La présence des femmes au foyer permettrait en outre de « libérer des places en crèche » et d’accueillir les personnes âgées, ce qui reviendrait « moins cher que les hôpitaux ». Il s’agirait donc pour l’Etat de fermer le peu d’équipements collectifs qui existe et de laisser aux femmes le soin d’assumer gratis tout le travail reproductif.
Le salaire maternel, estime le FN, pourrait être perçu par 1,5 million de femmes. La question de son financement se pose donc. La brochure suggère un relèvement du taux de la TVA (l’impôt le plus inégalitaire puisqu’il touche les gens sans distinction de revenus), alors que la contribution patronale pour les allocations familiales (qui diffèrent, elles, suivant les revenus) serait supprimée.
C’est bien une politique de désengagement de l’Etat et d’accentuation des inégalités qui nous est proposée.
A cette brochure déjà éloquente doivent être ajoutés les propos également éclairants de Marie-France Stir-bois, à l’université d’été du FN. Lors de son intervention le 26 août 1998, Mme Stirbois a dénoncé le féminisme, « idéologie sectaire » et de « débauche », « avatar du communisme » qui fait du « prosélytisme lesbiannique » et a rassuré son public masculin par une œillade : « messieurs, moi, je veux des hommes ». S’insurgeant contre la parité, qui « humilie les femmes », elle s’est adressée cette fois aux auditrices et a ressassé le thème de la différence : « Soyons contre les hommes, oui, tout contre ! Ne soyons ni leurs égales, ni leurs supérieures, ni encore leurs inférieures. Soyons leurs indispensables compléments qui sachent les réconforter, les soutenir, mais aussi parfois les devancer. »

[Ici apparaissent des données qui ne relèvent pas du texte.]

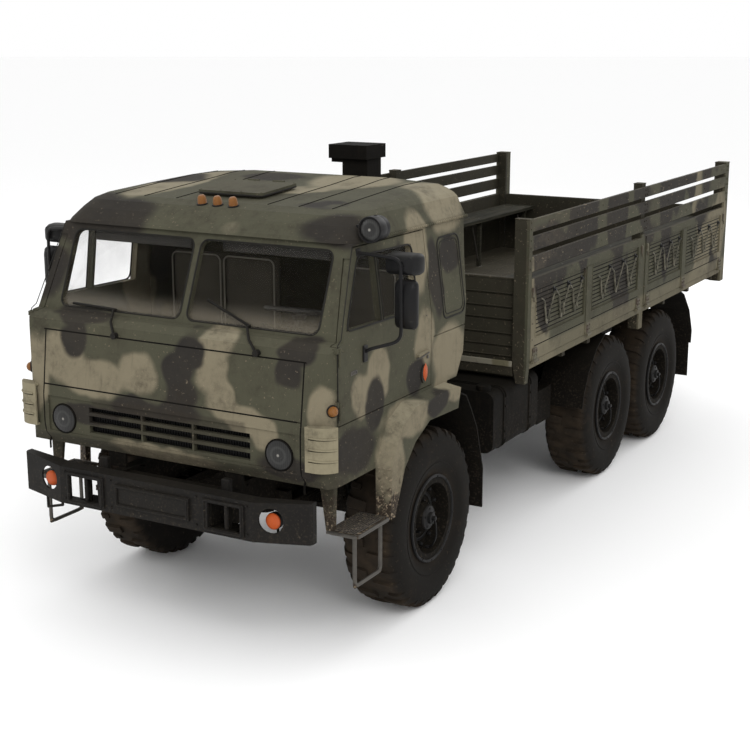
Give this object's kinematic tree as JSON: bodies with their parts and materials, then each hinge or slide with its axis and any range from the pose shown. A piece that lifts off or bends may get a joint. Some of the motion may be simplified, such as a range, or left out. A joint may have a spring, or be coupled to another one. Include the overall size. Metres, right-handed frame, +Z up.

Basée sur cette idéologie différentialiste, la ségrégation des tâches au sein du FN entre les militants et les militantes apparaît à travers les stratégies électorales : si la branche étudiante du FN, Renouveau étudiant, pour riposter à l’accusation de machisme, a présenté aux élections universitaires du CROUS en 1998 une liste exclusivement composée de candidates, peu de place est faite aux femmes dans la hiérarchie du Parti. Les militantes sont simplement exhibées comme réponse alibi au débat brûlant sur la parité. Leur instrumentalisation semble d’autant plus flagrante dans le cas des candidatures des chefs invalidées (Mégret, Le Chevallier, Le Pen) : les contorsions de Le Pen pour éviter de positionner son rival en tête de liste des futures européennes aboutissent à lui préférer une femme : la sienne. Cet exemple illustre combien au FN les femmes paient leur écart de la sphère publique : ce n’est pas en qualité de militante cadre du parti que Mme Le Pen va porter les couleurs tricolores pour la campagne du FN mais en tant qu’épouse de son mari ! Mères au foyer ou potiches politiques, les femmes pour le Front National sont irrévocablement un sous-genre humain.